The dataset covers over 50,000 customers with approximately 100,000 accounts (which are made up of both current accounts and credit cards) spanning around 50 million transactions over a period of 18 months.
Objective
SynthGen develops a solution using data synthesis algorithms that preserve common behavioural signals consistent with vulnerable individuals present in the original transaction data. These signals include patterns of low income, heavy loans and betting behaviour. The processing requires analysis of average transactions per month, including handling outlier cases where some accounts have large numbers of transactions and others which have a very low number.
The synthetic data also needs to maintain realistic behaviours across different customer age-groups and preserve underrepresented groups of the data. To do this, SynthGen oversamples some regions of the data by generating slightly more data in the regions where the typical outliers or underrepresented data resides. They also create a rule to label data to match any vulnerable members under criteria defined by the FCA, RetailBank and betting companies. The labelling process ensures that synthetic vulnerable individuals match their rules and expected behaviours, and CareDetect’s solution would correctly detect the labelled synthetic vulnerable individuals.
Technical measures
SynthGen combines two techniques – generative machine learning models to create the synthetic data and differential privacy to reduce the identifiability of the data. RetailBank and SynthGen also collaborate to measure the quality of the synthetic data, by comparing it to the real customer data.

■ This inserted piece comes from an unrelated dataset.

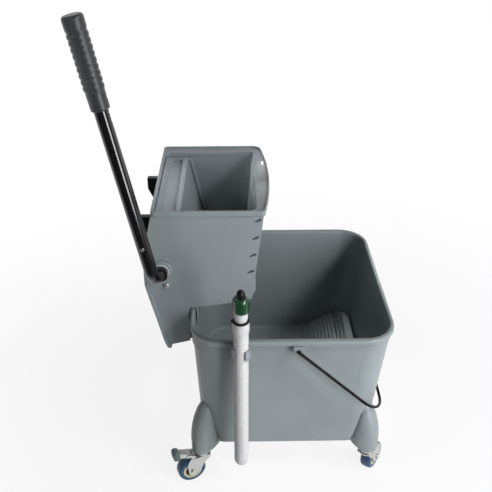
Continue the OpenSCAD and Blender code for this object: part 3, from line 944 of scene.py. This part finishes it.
knob_steps = [(5.4, 421.9), (5.6, 423.5), (6.4, 425), (6.7, 427.5), (6.4, 430), (5.2, 432.6), (3.4, 434.2)]
knob = turned("cap_knob_round", [*knob_steps, (1.2, 434.9)], 40, TIP)
fit(finish(knob, 0), "cap", black_plastic, "cap_knob")

# ---- Wringer ----
# A side press that hangs on the bucket's end. Its housing, top rim and floor are mouldings joined by
# clips, and the shaft runs across it in white bushes held in round bosses.
SHAFT_X, SHAFT_Z = -217, 404
FRONT, REAR, TOP = -97, 151, 513
CLIP_ROWS, CLIP_X, CLIP_Z, CLIP_LEAN, CLIP_DROP = 4, -57.5, 497, 4, 32


def face_front(x, z):
    """The place on the front panel of a piece drawn up z, turned so that its top faces the front."""
    return at(x, FRONT, z) @ tilt(90, "X")


housing = softened("wringer_shell", "wringer_housing", 0.9)
windows = []
for row in range(CLIP_ROWS):
    for wall, inner in ((FRONT, 1), (REAR, -1)):
        window_place = at(CLIP_X - row * CLIP_LEAN, wall, CLIP_Z - row * CLIP_DROP)
        window_place = window_place @ tilt(-22, "Y")
        window = [(-5.5, -2.1), (5.5, -2.1), (6.2, 0), (5.5, 2.1), (-5.5, 2.1), (-6.2, 0)]
        window = outline_plate("window", window, -7, 7)
        windows.append(set_on(window, window_place))
        tongue = outline_plate("clip_tongue", [(-8, -4.5), (7, -4.5), (7, 4.5), (-8, 4.5)], -0.7, 0.7)
        finish(tongue, 0.4, 25, 2)
        set_on(tongue, at(0, inner * 4.6, 0) @ window_place)
        tongue.name = tongue.data.name = f"clip_tongue_{row}_{'front' if inner > 0 else 'rear'}"
        fit(tongue, "bucket", wringer_plastic)
windows = join_pieces(*windows)
carve(housing, windows)
bpy.data.objects.remove(windows)
finish(housing, 0)
fit(housing, "bucket", wringer_plastic, "wringer_housing")


def rim_outline(inset):
    """The rim's outline seen from above, as (x, y) points: three square sides and a bowed one."""
    left, front, rear = -228 + inset, FRONT - 2 + inset, REAR + 25.5 - inset
    bow_x, bow_y, bow_radius = -810, 37, 776 - inset

    def bow(y):
        return bow_x + math.sqrt(bow_radius**2 - (y - bow_y) ** 2)

    def corner(x, y, radius, first):
        turns = [math.radians(first + step * 15) for step in range(7)]
        return [(x + radius * math.cos(turn), y + radius * math.sin(turn)) for turn in turns]

    points = corner(left + 6, front + 6, 6, 180)
    points += corner(bow(front + 6) - 6, front + 6, 6, 270)
    points += [(bow(y), y) for y in range(-75, 151, 15)]
    points += corner(bow(rear - 17) - 17, rear - 17, 17, 0)
    points += corner(left + 6, rear - 6, 6, 90)
    return points


def flat_plate(name, points, low, high):
    """A plate cut to an outline of (x, y) points in mm and drawn up from low to high."""
    plate = outline_plate(name, [(x, -y) for x, y in points], low, high)
    return set_on(plate, tilt(90, "X"))


def cut_away(piece, cutter):
    """Carves the cutter out of the piece and throws the cutter away."""
    carve(piece, finish(cutter, 0))
    bpy.data.objects.remove(cutter)


def opening(grow):
    """The room that the mop and the press need through the rim, grown outwards."""
    size = (163 + 2 * grow, REAR - FRONT - 7 + 2 * grow, 8 + grow, (-141.5, (FRONT + REAR) / 2))
    levels = [(TOP - 12, *size), (TOP + 3, *size)]
    return finish(draw_levels("opening", levels), 0)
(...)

The diagram below shows an overview of the processing. A generative model takes the real customer transaction data as input and during the training phase updates its internal parameters to learn the probability distribution of the data. Once trained, the real customer transaction data is deleted, and the model is transferred out of the production environment to the team internal to RetailBank which is evaluating the CareDetect product for identifying vulnerable customers. The internal team use the model to generate the synthetic data, and then use the synthetic data to test the different solutions. During the generation phase, RetailBank can trigger retraining of the models, meaning they can update or include more training data when it becomes available (without any additional configuration work). The trained parameters (e.g. the set of internal variables the model has learned to capture the underlying distribution and correlations in the production data) are sampled to generate new synthetic data. Three different models were used for the generation process:
- Two Bayesian networks models were used for the customers and accounts tables as they best suited to modelling static features and attributes which do not change over time.
- An autoregressive model was used for the transactions table; as this is best suited for sampling time series data (features changing through time).
SynthGen uses various metrics to make sure that key characteristics and patterns are present in the synthetic data. Each measure calculates and compares properties of the real and synthetic datasets. These measures include:
- comparison of probability distributions over key attributes, such as transaction amounts and counts as well as initial, running, and final balances.
- comparison of co-dependencies (i.e. how two columns correlate with each other) between pairs of attributes.
- quality of classification tasks, such as classifying behavioural patterns into life events.
- importance given to various attributes, for example, columns from the dataset such as age group, account balance, transaction amount, etc. when using ML to predict other attributes such as merchant category (the type of goods or services it provides).
- autocorrelation (measuring how a variable's past values relate to its current values) of transaction time series (how an entire time series correlates with itself as it is progressively shifts in time).
Organisational measures
RetailBank follow strict technical and organisational measures to safeguard the integrity and confidentiality of data, these include:
- governance and security checks to ensure that no data was transferred outside the secure production environment of RetailBank.
- ensuring the synthetic data solution provided by Synthgen is deployed on-premises of RetailBank, to ensure that the original transaction data remained within RetailBank’s controlled infrastructure.
- standardised contractual agreement with CareDetect to strictly prohibit any reidentification of real customers.
How do the technical and organisational measures achieve the objective?
Using synthetic data, RetailBank is able to significantly reduce the time needed to provision data for the purposes of evaluating the effectiveness of the CareDetect product used to predict vulnerable customers.
Using generative models to generate synthetic data minimises the risk of re-identification as there is no one-to-one mapping from a real to a synthetic customer.
Risk and mitigation
In some cases, generative models may generate personal data by overfitting, i.e. inadvertently memorise specific records and replicate them, either exactly or approximately, in the synthetic data. Several technical measures were used to mitigate the risk of individual’s data being generated by overfitting:
- generative models were trained while satisfying differential privacy, which involves introducing carefully calibrated noise into the parameter updates.
- RetailBank trained several models on the data using different levels of epsilon to determine the optical balance of identifiability and utility. An epsilon of 5 was chosen as this allowed their purposes to be fulfilled while minimising the identifiability of the synthetic data.
- real account/transaction/merchant names/merchant IDs were discarded and new synthetic IDs were generated from them using the same format to mitigate the risk of linkability.
- rare behaviours which are more susceptible to re-identification (e.g. accounts with too few or too many transactions) were modelled with less precision compared to more common behaviours (e.g. customers with typical transaction patterns), to minimise the risk of singling out and linkability.